The hash table attacks described in SipHash against City, Murmur or Perl JenkinsOAAT or at Hash Function Lounge are not included here.

Such an attack avoidance cannot be the problem of the hash function, but the hash table collision resolution scheme. You can attack every single hash function, even the best and most secure if you detect the seed, e.g. from language (mis-)features, side-channel attacks, collision timings and independly the sort-order, so you need to protect your collision handling scheme from the worst-case O(n), i.e. separate chaining with linked lists. Linked lists chaining allows high load factors, but is very cache-unfriendly. The only recommendable linked list scheme is inlining the key or hash into the array. Nowadays everybody uses fast open addressing, even if the load factor needs to be ~50%, unless you use Cuckoo Hashing.

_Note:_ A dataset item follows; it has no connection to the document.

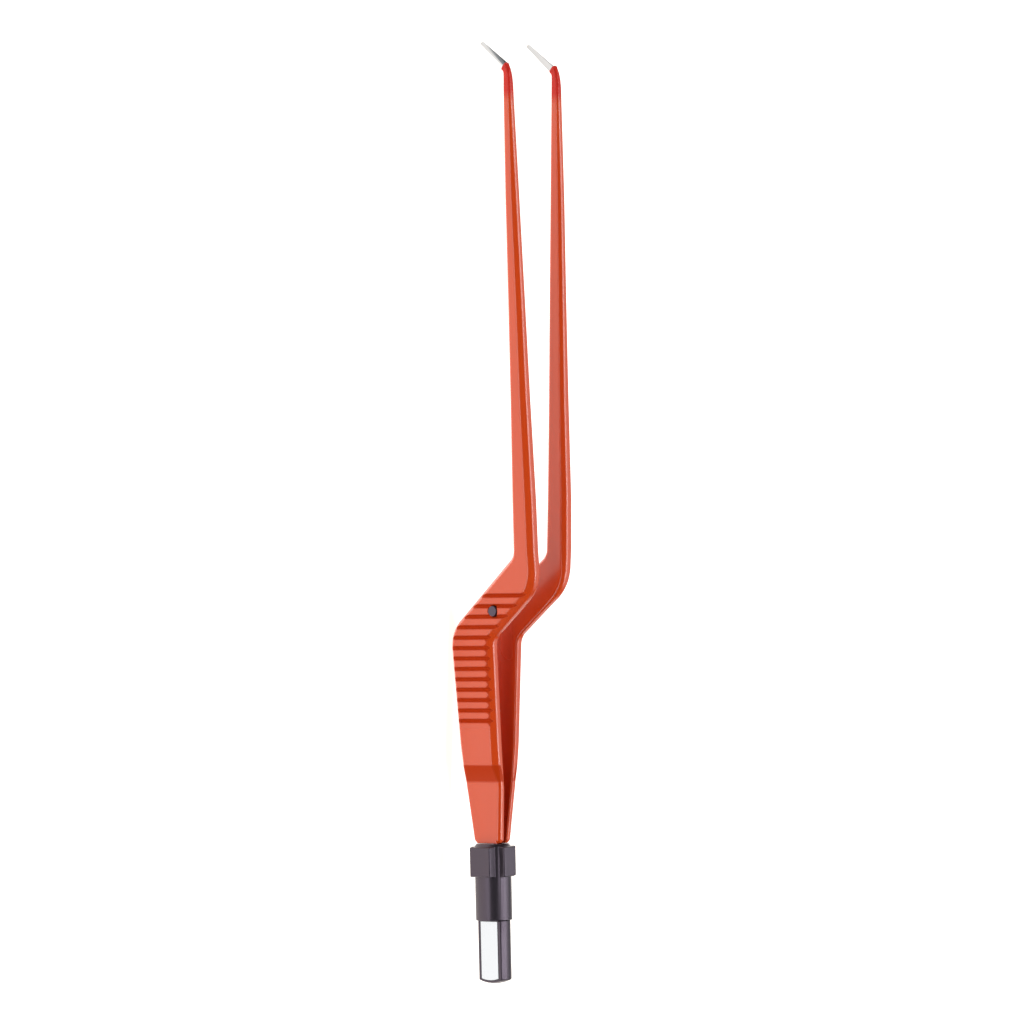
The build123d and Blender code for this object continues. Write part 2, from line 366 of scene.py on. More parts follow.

I.e. the usage of SipHash for their hash table in Python 3.4, ruby, rust, systemd, OpenDNS, Haskell and OpenBSD is pure security theatre. SipHash is not secure enough for security purposes and not fast enough for general usage. Brute-force generation of ~32k collisions need 2-4m for all these hashes. siphash being the slowest needs max 4m, other typically max 2m30s, with <10s for practical 16k collision attacks with all hash functions. Using Murmur is usually slower than a simple Mult, even in the worst case. Provable secure is only uniform hashing, i.e. 2-5 independent Mult or Tabulation, or using a guaranteed logarithmic collision scheme (a tree) or a linear collision scheme, such as Robin Hood or Cockoo hashing with collision counting.

One more note regarding security: Nowadays even SHA1 can be solved in a solver, like Z3 (or faster ones) for practical hash table collision attacks (i.e. 14-20 bits). So all hash functions with less than 256 bits tested here cannot be considered "secure" at all.

The '\0' vulnerability attack with binary keys is tested in the 2nd Sanity test.